Land use planning and site design

  • Enable (through legislation) township planning and zoning to include a standard of public welfare. Townships do not have the authority to regulate land use broadly, yet much of the growth at the urban fringe is occurring in townships.
  • Provide incentives through funding awards to townships or require townships to coordinate with villages around which they are growing in terms of land use and tax benefits. Tie all funding programs to locations in PDAs. This approach is likely to be supported in Northeast Ohio, where the Voices and Choices process identified “shared land use planning” as an important step for regional economic development.
  • Enable (through legislation) cross-jurisdictional transfer of development rights, joint economic development districts, and joint conservation districts to encourage sharing of tax revenues from development/conservation activities.
  • Priority in funding should be given to jurisdictions that complete impact assessments of land development and demonstrate a plan to share benefits and mitigate adverse impacts to other jurisdictions.
  • Provide planning and technical assistance grants for local jurisdictions to complete comprehensive plans that designate housing and infrastructure needs for 20 years, include natural resource protection elements, and to change zoning to concur with PDAs and PCAs identified through the Balanced Growth Watershed Plans.
  • Provide incentives to cross-jurisdictional coordination of land use and zoning decision making concerning PDAs. Many states require local plans, require regional collaboration, or at minimum regional impact studies for large projects. Ohio currently requires a zoning map for townships and does not require that incorporated municipalities complete comprehensive or master plans. Many states require environmental impact assessment for projects over a set level of significance. Ohio does not. Yet, according to the literature reviewed for this project, coordination and horizontal concurrency have provided effective mechanisms to mitigate negative externalities of larger development projects. The state, through the Balanced Growth Program, can encourage municipalities and townships to coordinate their growth in an orderly fashion with benefits shared across jurisdictional boundaries.
  • Enable (through legislation) agricultural and conservation zoning in all jurisdictions.
  • Provide incentives to multiple-jurisdiction natural resource/open space protection planning (e.g., extra points on scoring rubrics for funding; special call for proposals, etc.).
  • Review decision making assumptions and rubrics for awards and permits to identify bias toward rural, undeveloped areas outside existing small settlements.
  • Housing: Standard regional land use planning practice includes a calculus of the expected population growth and how this translates into housing needs. As part of the pilot programs, the state may want to retrieve data of baseline housing needs assessment in the watersheds.
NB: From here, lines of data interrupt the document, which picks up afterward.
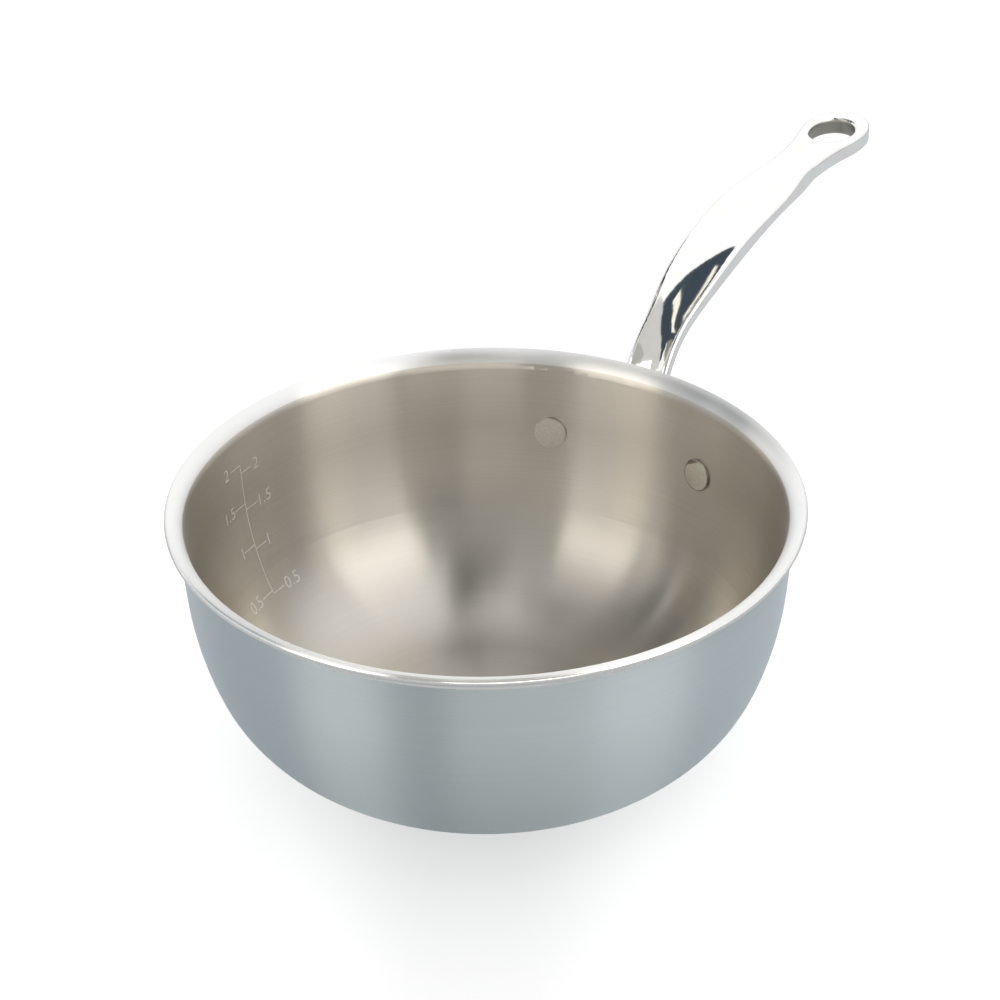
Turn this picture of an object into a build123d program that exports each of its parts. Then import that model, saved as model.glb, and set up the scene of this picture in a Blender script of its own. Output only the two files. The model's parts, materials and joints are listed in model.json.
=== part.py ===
from build123d import *
from math import acos, asin, cos, degrees, radians, sin, tan
import os

# A saucier pan: a round-bottomed bowl of three bonded sheets with a flared pouring lip,
# and a cast handle whose plate is held to the wall by two rivets.
# The origin is the centre of the flat base, +Z is the pan's axis and +Y runs out along the handle.

# Bowl: its section runs from the flat base round a corner arc, a slower side arc and a straight
# upright, and ends in the flare of the lip. Radii are those of the outer face.
rim_radius = 109.5
rim_height = 93.0
corner_radius = 52.5
corner_turn = 69.0
side_radius = 115.0
side_turn = 16.0
flare_radius = 3.6
flare_turn = 80.0
lip_land = 0.3
edge_bulge = 0.7

# The three bonded sheets
outer_skin_thickness = 0.5
core_thickness = 1.6
cooking_skin_thickness = 0.5

# Rivets: the head lies flat inside the pan, the shank's other end is upset on the handle's plate
rivet_height = 63.0
rivet_spread = 17.9
shank_radius = 3.2
head_radius = 6.0
head_height = 1.9
head_edge_height = 1.0
upset_radius = 5.2
upset_height = 1.7
upset_edge_height = 0.6

# Plate of the handle, against the outside of the wall
plate_thickness = 4.0
plate_end_radius = 10.5
plate_rounding = 0.8

# Handle: how far it runs out from the rim and rises above it, then its widths and depths
handle_length = 171.0
handle_rise = 32.8
grip_width = 23.7
grip_depth = 8.6
neck_width = 17.4
trough_depth = 1.8
belly_depth = 2.8
edge_rounding = 1.5
root_blend = 2.5

# Eye: the flat end with the hanging hole
neck_to_tip = 51.5
eye_width = 25.0
eye_depth = 7.0
eye_cap_length = 16.5
hole_length = 21.8
hole_width = 16.4
hole_to_tip = 19.5

# One overrun for every cut that passes right through
overrun = 20.0

# Stations of the stem, from inside the plate to the last before the neck. Each row has the share of
# the reach from wall to neck, the share of the rise from rivets to grip, the slope in degrees, and
# the shares of the grip's width, of its depth and of its trough and belly.
stem_shares = (
    (-0.004, -0.100, 83, 0.80, 0.37, 0.20),
    (0.013, 0.165, 80, 0.76, 0.76, 0.50),
    (0.036, 0.345, 67, 0.72, 0.92, 0.90),
    (0.068, 0.455, 53, 0.71, 0.93, 1.00),
    (0.120, 0.572, 41, 0.70, 0.94, 1.00),
    (0.188, 0.672, 31, 0.72, 0.97, 1.00),
    (0.307, 0.800, 25, 0.87, 1.02, 1.00),
    (0.451, 0.905, 15, 0.95, 1.12, 1.00),
    (0.642, 0.975, 6, 1.00, 1.00, 1.00),
    (0.833, 0.999, 1, 0.91, 0.94, 0.60),
)
# Where the stem meets the flat eye, its trough and its belly have run out
neck_hollow_share = 0
# Where the eye's side has grown by half, on the way from the neck to its widest place
eye_flank_share = 0.62
# The stem's corners are rounded by at most this much of a section's side
section_rounding_share = 1 / 3
# A face of the plate looks outward when this much of its unit normal lies along the handle
outward_share = 0.7

# Heights and reaches along the bowl's section, which leave the flat base its radius
wall_thickness = outer_skin_thickness + core_thickness + cooking_skin_thickness
wall_lean = radians(corner_turn + side_turn)
corner_lean = radians(corner_turn)
lip_lean = wall_lean - radians(flare_turn)
corner_rise = corner_radius * (1 - cos(corner_lean))
side_top = corner_rise + side_radius * (cos(corner_lean) - cos(wall_lean))
flare_rise = (flare_radius + wall_thickness) * cos(lip_lean) - flare_radius * cos(wall_lean)
upright_rise = rim_height - side_top - flare_rise - lip_land * sin(lip_lean)
upright_length = upright_rise / sin(wall_lean)
flare_reach = flare_radius * (sin(wall_lean) - sin(lip_lean))
lip_reach = (lip_land + edge_bulge) * cos(lip_lean)
upright_top_radius = rim_radius - lip_reach - flare_reach
side_top_radius = upright_top_radius - upright_rise / tan(wall_lean)
side_reach = side_radius * (sin(wall_lean) - sin(corner_lean))
base_radius = side_top_radius - side_reach - corner_radius * sin(corner_lean)


def wall_line(depth):
    """Draw the bowl's section at a depth below its outer face, from the axis to the flare."""
    floor = Line((0, depth), (base_radius, depth))
    corner = JernArc(floor @ 1, floor % 1, corner_radius - depth, corner_turn)
    side = JernArc(corner @ 1, corner % 1, side_radius - depth, side_turn)
    return Line(side @ 1, side @ 1 + (side % 1) * upright_length)


def lip_end(depth):
    """Where the lip ends at a depth: its cut edge is rounded and stands out most in the middle."""
    swell = edge_bulge * (1 - (2 * depth / wall_thickness - 1) ** 2)
    radius = flare_radius + depth
    return (
        upright_top_radius + flare_radius * sin(wall_lean) - radius * sin(lip_lean)
        + (lip_land + swell) * cos(lip_lean),
        side_top + upright_rise - flare_radius * cos(wall_lean) + radius * cos(lip_lean)
        + (lip_land + swell) * sin(lip_lean),
    )


def lip_line(upright, depth):
    """Draw the flare of the lip and its straight land at a depth."""
    flare = JernArc(upright @ 1, upright % 1, flare_radius + depth, -flare_turn)
    Line(flare @ 1, lip_end(depth))


def wall_seat(height):
    """Radius and lean of the wall's outer face at a height on its side arc or its upright."""
    if height > side_top:
        return side_top_radius + (height - side_top) / tan(wall_lean), wall_lean
    lean = acos(cos(corner_lean) - (height - corner_rise) / side_radius)
    return side_top_radius - side_radius * (sin(wall_lean) - sin(lean)), lean


def rivet_plane(side):
    """Plane on the wall's outer face at one rivet, its Z axis straight out of the wall."""
    azimuth = radians(90 + side * rivet_spread)
    outward = Vector(cos(azimuth), sin(azimuth), 0)
    return Plane(
        origin=outward * seat_radius + Vector(0, 0, rivet_height),
        x_dir=(-sin(azimuth), cos(azimuth), 0),
        z_dir=outward * sin(seat_lean) - Vector(0, 0, cos(seat_lean)),
    )


def dome_arc(radius, height, rise, way):
    """Draw half the section of a shallow dome, from its top on the axis out to its edge."""
    ball_radius = (radius**2 + rise**2) / (2 * rise)
    half_angle = degrees(asin(radius / ball_radius))
    centre = (0, height + way * (rise - ball_radius))
    return CenterArc(centre, ball_radius, way * 90, -way * half_angle)


def bowed_line(half_width, height, bow):
    """Draw a line across the stem's section that dips by a bow in its middle, or stays straight."""
    if bow == 0:
        return Line((-half_width, height), (half_width, height))
    return ThreePointArc((-half_width, height), (0, height - bow), (half_width, height))


seat_radius, seat_lean = wall_seat(rivet_height)
rivet_planes = {"rivet_left": rivet_plane(1), "rivet_right": rivet_plane(-1)}
rivet_seats = [plane.location for plane in rivet_planes.values()]
rivet_offset = seat_radius * sin(radians(rivet_spread))
os.makedirs("parts", exist_ok=True)

# The three sheets of the bowl, from the outside in, each a revolved strip of the wall's section
outer_depth = 0
for sheet_name, sheet_thickness in (
    ("outer_skin", outer_skin_thickness),
    ("aluminium_core", core_thickness),
    ("cooking_skin", cooking_skin_thickness),
):
    inner_depth = outer_depth + sheet_thickness
    middle_depth = (outer_depth + inner_depth) / 2
    with BuildPart() as sheet:
        with BuildSketch(Plane.XZ):
            with BuildLine():
                lip_line(wall_line(outer_depth), outer_depth)
                lip_line(wall_line(inner_depth), inner_depth)
                Line((0, outer_depth), (0, inner_depth))
                ThreePointArc(lip_end(outer_depth), lip_end(middle_depth), lip_end(inner_depth))
            make_face()
        revolve(axis=Axis.Z)
        with Locations(rivet_seats):
            Cylinder(shank_radius, overrun, mode=Mode.SUBTRACT)
    sheet.part.label = sheet_name
    export_step(sheet.part, f"parts/{sheet_name}.step")
    outer_depth = inner_depth

# Plate of the handle: a patch of shell that follows the outside of the wall, round at the rivets.
# Its outward edges, which only one outward face has, are rounded off.
with BuildPart() as plate:
    with BuildSketch(Plane.XZ):
        with BuildLine():
            outside = wall_line(-plate_thickness)
            inside = wall_line(0)
            Line((0, -plate_thickness), (0, 0))
            Line(outside @ 1, inside @ 1)
        make_face()
    revolve(axis=Axis.Z)
    with BuildSketch(Plane.XZ):
        with Locations((0, rivet_height)):
            SlotCenterToCenter(2 * rivet_offset, 2 * plate_end_radius)
    extrude(amount=-rim_radius, mode=Mode.INTERSECT)
    outer_faces = plate.faces().filter_by(lambda face: face.normal_at().Y > outward_share)
    outer_edges = outer_faces.edges()
    fillet([edge for edge in outer_edges if outer_edges.count(edge) == 1], plate_rounding)

# Cast handle
tip_reach = rim_radius + handle_length
neck_reach = tip_reach - neck_to_tip
eye_reach = tip_reach - eye_cap_length
grip_height = rim_height + handle_rise

with BuildPart() as handle:
    # Flat eye with its hanging hole, from the neck to the tip
    with BuildSketch(Plane.XY.offset(grip_height)):
        with BuildLine():
            flank = Spline(
                (neck_width / 2, neck_reach),
                ((neck_width + eye_width) / 4, neck_reach + eye_flank_share * (eye_reach - neck_reach)),
                (eye_width / 2, eye_reach),
                tangents=((0, 1), (0, 1)),
            )
            mirror(flank, about=Plane.YZ)
            EllipticalCenterArc(
                (0, eye_reach), eye_width / 2, eye_cap_length, start_angle=0, arc_size=180
            )
            Line((-neck_width / 2, neck_reach), (neck_width / 2, neck_reach))
        make_face()
        with Locations((0, tip_reach - hole_to_tip)):
            Ellipse(hole_width / 2, hole_length / 2, mode=Mode.SUBTRACT)
    extrude(amount=-eye_depth)
    rims = handle.faces().filter_by(Axis.Z).edges()
    fillet(rims.filter_by_position(Axis.Y, neck_reach + edge_rounding, tip_reach), edge_rounding)

    # Stem: a trough with rounded rims and a belly below, lofted from inside the plate to the neck
    neck_row = (1, 1, 0, neck_width / grip_width, eye_depth / grip_depth, neck_hollow_share)
    for reach, rise, slope, width, depth, hollow in stem_shares + (neck_row,):
        slope = radians(slope)
        half_width = width * grip_width / 2
        side_foot = depth * grip_depth - hollow * belly_depth
        station = Plane(
            origin=(
                0,
                seat_radius + reach * (neck_reach - seat_radius),
                rivet_height + rise * (grip_height - rivet_height),
            ),
            x_dir=(-1, 0, 0),
            z_dir=(0, cos(slope), sin(slope)),
        )
        with BuildSketch(station):
            with BuildLine():
                top = bowed_line(half_width, 0, hollow * trough_depth)
                belly = bowed_line(half_width, -side_foot, hollow * belly_depth)
                Line(top @ 0, belly @ 0)
                Line(top @ 1, belly @ 1)
            section = make_face()
            fillet(section.vertices(), min(edge_rounding, section_rounding_share * side_foot))
    loft()

    add(plate.part)
    fillet(handle.edges(Select.NEW), root_blend)
    with Locations(rivet_seats):
        Cylinder(shank_radius, overrun, mode=Mode.SUBTRACT)
handle.part.label = "handle"
export_step(handle.part, "parts/handle.step")

# Everything that the rivets hold, as one unbroken shell, which shapes the seats of their two ends
with BuildPart() as held_shell:
    with BuildSketch(Plane.XZ):
        with BuildLine():
            outside = wall_line(-plate_thickness)
            inside = wall_line(wall_thickness)
            Line((0, -plate_thickness), (0, wall_thickness))
            Line(outside @ 1, inside @ 1)
        make_face()
    revolve(axis=Axis.Z)

# Rivets: a slightly domed head inside the pan and an upset end outside the plate, both pressed to
# the curve that they hold, on a shank that fills its holes
head_side = -wall_thickness - head_edge_height
upset_side = plate_thickness + upset_edge_height
for rivet_name, plane in rivet_planes.items():
    profile_plane = Plane(plane.origin, x_dir=plane.x_dir, z_dir=plane.x_dir.cross(plane.z_dir))
    with BuildPart() as rivet:
        with BuildSketch(profile_plane):
            with BuildLine():
                head_dome = dome_arc(head_radius, head_side, head_height - head_edge_height, -1)
                upset_dome = dome_arc(upset_radius, upset_side, upset_height - upset_edge_height, 1)
                Polyline(
                    (head_radius, head_side),
                    (head_radius, 0),
                    (upset_radius, 0),
                    (upset_radius, upset_side),
                )
                Line(head_dome @ 0, upset_dome @ 0)
            make_face()
        revolve(axis=Axis(plane.origin, plane.z_dir))
        add(held_shell.part, mode=Mode.SUBTRACT)
        with Locations(plane.offset(head_side).location):
            Cylinder(shank_radius, upset_side - head_side, align=(Align.CENTER, Align.CENTER, Align.MIN))
    rivet.part.label = rivet_name
    export_step(rivet.part, f"parts/{rivet_name}.step")
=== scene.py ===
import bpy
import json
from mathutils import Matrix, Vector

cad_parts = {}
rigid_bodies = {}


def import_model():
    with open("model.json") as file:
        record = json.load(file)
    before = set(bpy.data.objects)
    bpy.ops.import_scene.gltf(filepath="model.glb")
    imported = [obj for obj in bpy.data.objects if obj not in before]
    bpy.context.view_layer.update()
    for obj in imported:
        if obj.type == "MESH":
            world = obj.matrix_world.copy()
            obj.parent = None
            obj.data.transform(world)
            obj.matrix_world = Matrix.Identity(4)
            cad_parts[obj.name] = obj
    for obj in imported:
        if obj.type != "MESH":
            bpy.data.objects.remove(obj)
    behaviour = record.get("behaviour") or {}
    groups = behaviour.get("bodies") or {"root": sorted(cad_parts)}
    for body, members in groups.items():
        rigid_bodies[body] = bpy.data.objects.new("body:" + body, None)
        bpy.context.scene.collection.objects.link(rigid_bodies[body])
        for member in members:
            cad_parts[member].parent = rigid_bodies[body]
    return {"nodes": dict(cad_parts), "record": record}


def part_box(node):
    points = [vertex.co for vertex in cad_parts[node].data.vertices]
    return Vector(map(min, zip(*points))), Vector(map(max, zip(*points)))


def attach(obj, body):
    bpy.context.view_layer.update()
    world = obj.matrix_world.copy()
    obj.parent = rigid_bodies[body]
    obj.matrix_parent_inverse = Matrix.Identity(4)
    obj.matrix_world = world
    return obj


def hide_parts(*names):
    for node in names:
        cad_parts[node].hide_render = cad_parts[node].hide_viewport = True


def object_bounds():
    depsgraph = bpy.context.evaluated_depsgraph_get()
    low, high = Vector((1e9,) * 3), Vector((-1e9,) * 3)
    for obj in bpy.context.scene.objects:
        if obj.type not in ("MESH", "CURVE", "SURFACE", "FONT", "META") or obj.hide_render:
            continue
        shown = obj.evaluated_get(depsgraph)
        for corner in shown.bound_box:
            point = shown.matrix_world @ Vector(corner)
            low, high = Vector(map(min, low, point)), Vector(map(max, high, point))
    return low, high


bl_info = {
    "name": "Saucier Pan",
    "version": (1, 0, 0),
    "blender": (4, 5, 0),
    "location": "View3D > Sidebar > Saucier Pan",
    "description": "Finishes a clad saucier pan and sets it in a plain studio",
    "category": "Object",
}

import json
from math import cos, pi, radians, sin

import bpy
from mathutils import Matrix, Vector

for leftover in list(bpy.data.objects):
    bpy.data.objects.remove(leftover)
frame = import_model()
CAD_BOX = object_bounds()

BODY = "root"
MM = 0.001
RIM_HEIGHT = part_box("cooking_skin")[1].z
LITRE = 0.001
QUART = 0.946353 * LITRE


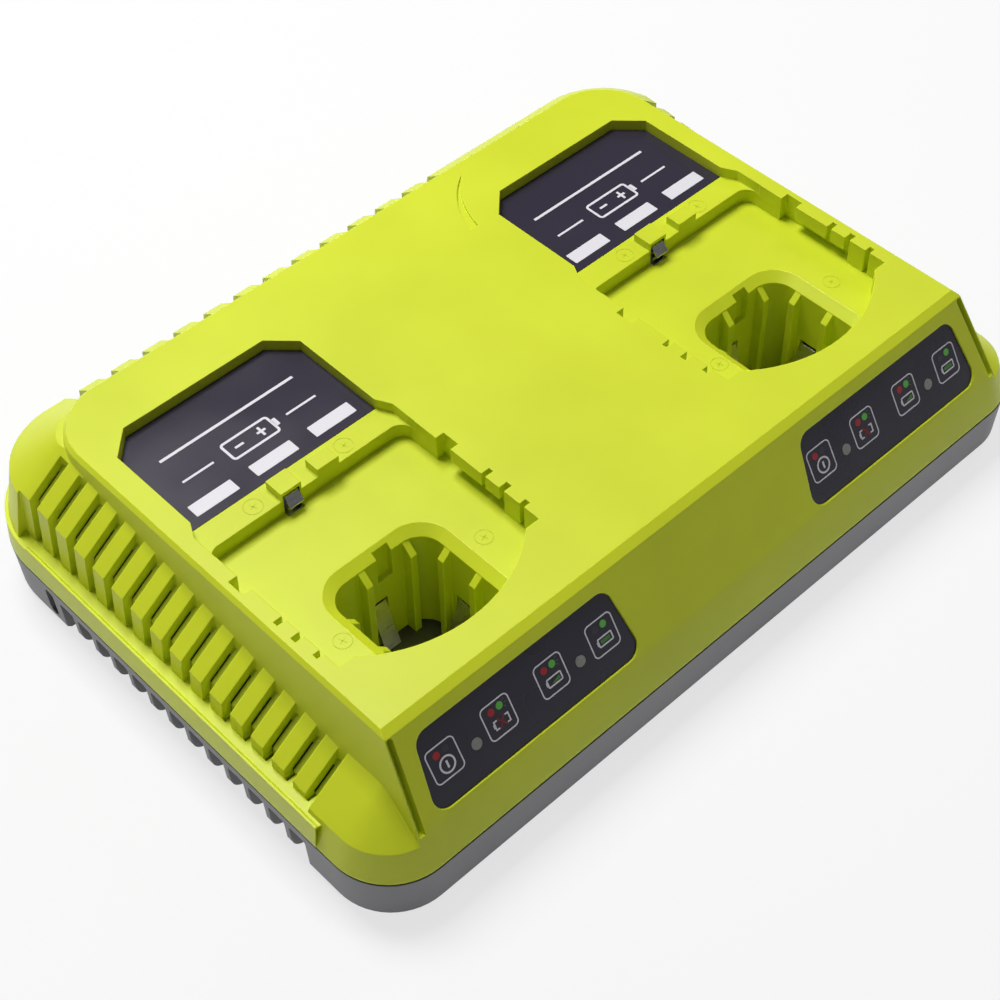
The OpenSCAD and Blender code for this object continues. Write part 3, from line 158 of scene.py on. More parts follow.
class Shader:
    """Short hand for building one node material."""

    def __init__(self, name):
        """An empty material with its surface shader, its output and its place coordinates."""
        self.material = bpy.data.materials.new(name)
        self.material.use_nodes = True
        self.tree = self.material.node_tree
        self.tree.nodes.clear()
        self.out = self.add("ShaderNodeOutputMaterial")
        self.surface = self.add("ShaderNodeBsdfPrincipled")
        self.link(self.surface.outputs[0], self.out.inputs["Surface"])
        self.place = self.add("ShaderNodeTexCoord").outputs["Object"]

    def add(self, kind, **settings):
        """Adds a node and sets its own settings."""
        node = self.tree.nodes.new(kind)
        for key, value in settings.items():
            setattr(node, key, value)
        return node

    def link(self, a, b):
        """Links an output to an input."""
        self.tree.links.new(a, b)

    def put(self, socket, value):
        """Sets a socket to a number or colour, or links another socket to it."""
        if isinstance(value, bpy.types.NodeSocket):
            self.link(value, socket)
        else:
            socket.default_value = value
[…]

The literature suggests that if there is sufficient demand and incentives for increased density are in place, the market will shift to multiple family or smaller houses. If these two conditions are not in place, higher densities are not likely to result. That is a planning/design issue, and the state can have an influence there, particularly on counties and through subdivision control. Enabled transfer of development rights would greatly augment the power of incentives for increasing the intensity of development of housing in existing settlements and PDAs.

State-level planning function

  • The State of Ohio should create a state planning agency at the cabinet level that will have the following functions: 1) identify key investments, development and conservation areas and work with state agencies to coordinate programs and policies;  2) provide technical assistance in local and regional planning to jurisdictions; and  3) develop and provide data to local and regional jurisdictions, organizations and the public to support sound land planning practices.

Note: The conclusions offered here are the responsibility of the author alone and do not necessarily reflect the policies or opinions of the Ohio Lake Erie Commission, EcoCity Cleveland, or the Joyce Foundation.